The following are the guidelines for selecting the appropriate distribution:

  • Firstly, the base learner accepts all distributions and gives each observation equal weight.
  • Secondly, there’s a potential that the first base learning technique caused a prediction failure. As a result, we should pay more attention to observations with a prediction error.
  • Finally, we apply the next algorithm and repeat the second phase until the base learning technique has strengthened and become more accurate.

Boosting’s major objective is to focus more on misclassified predictions.

XGBoost Classifier

Tianqi Chen’s gradient boosting machine implemented XGBoost to improve speed and performance. This algorithm has outperformed applied ML and Kaggle structured data competitions. It simply means Extreme Gradient Boosting. It’s basically a software library that you can download and install on your device with ease. The library is extremely flexible and portable. Therefore, it can be used in several computing contexts such as parallel tree building over multiple CPU cores, distributed computing for big models, out-of-core computing, and cache optimization to optimize hardware use and efficiency.

The XGBoost Classifier was designed and developed for the sole purpose of model performance and computational speed. It has shown to push the limits of processing power for boosted trees algorithms. It was designed to make the most of every bit of memory and hardware available to tree-boosting techniques. The XGBoost’s version includes a number of sophisticated features for model tweaking, computing environments, and algorithm improvement.

The XGBoost Classifier can conduct gradient boosting in three different ways:

  • Gradient Boosting
  • Stochastic Gradient Boosting
  • Regularized Gradient Boosting


Some of the features it offers are as follows:

  • Approximate Algorithm: You must first sort and organize the data before calculating the best split across a continuous feature. The approximation method is the method that enables this to be possible. It is a method that considers candidate split points and continuous features.
  • Column Block: This feature is for parallel learning. This feature basically stores the data in memory units known as ‘blocks’ in order to decrease sorting costs. Each block will include data columns that are sorted by the feature value that corresponds to it. This is a one-time computation which you should perform prior to training. You can reuse this computation several times.
  • Regularization:  It is necessary to establish an objective function to quantify the performance of a model given a set of parameters. Training loss and regularization make up the objective function. Regularization is a feature of the XGBoost Classifier that helps in limiting the model’s complexity and preventing overfitting.
  • Sparsity- aware: The XGBoost classifier is aware of the data’s sparsity pattern. Therefore, it only visits the non-missing elements in each node in the default direction. If you’re wondering why and how the data is sparse, it’s because of things like missing values or zero entries. When XGBoost detects a missing value at a node, it tries both the left and right hand splits and learns which route results in the most loss for each node.
  • Cross- Validation: XGBoost allows the user to do cross-validation at every iteration of the boosting process, making it simple to acquire the precise number of boosting iterations in a single run.

Gradient boosting techniques are powerful classifiers that usually perform well on structured data, and the XGBoost library is a fantastic implementation for it.

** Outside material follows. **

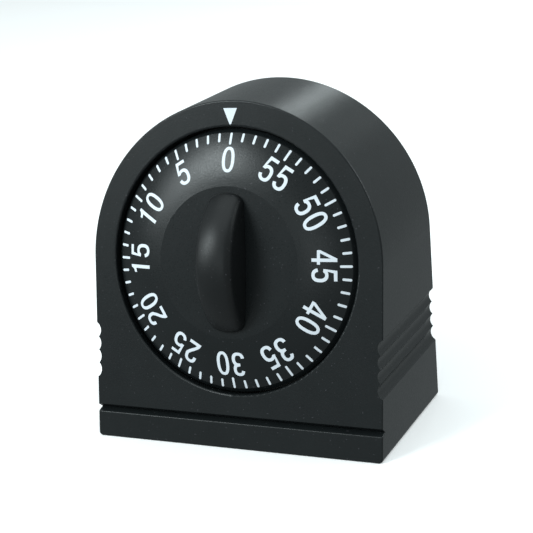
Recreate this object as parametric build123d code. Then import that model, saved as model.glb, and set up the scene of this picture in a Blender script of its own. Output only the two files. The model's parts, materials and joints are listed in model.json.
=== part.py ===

To begin with, it is an ensemble learning approach that is simple to apply. As previously mentioned, the library is extremely adaptable and portable. It’s incredibly fast, allowing you to perform several training cycles while fine-tuning the hyperparameters. The XGBoost classifier also includes a number of speed improvements that make it feasible to train a high-performing model in a short period of time. The XGboost classifier does not require large sample sizes for accurate prediction. It’s one of the few algorithms that can handle training samples of less than 100. Not only that but, it also helps to solve classification issues when the dataset is big (above 1000 rows) and contains missing values with both category and numerical features. You can also use the XGBoost algorithm on multiple problems without having to test numerous different methods.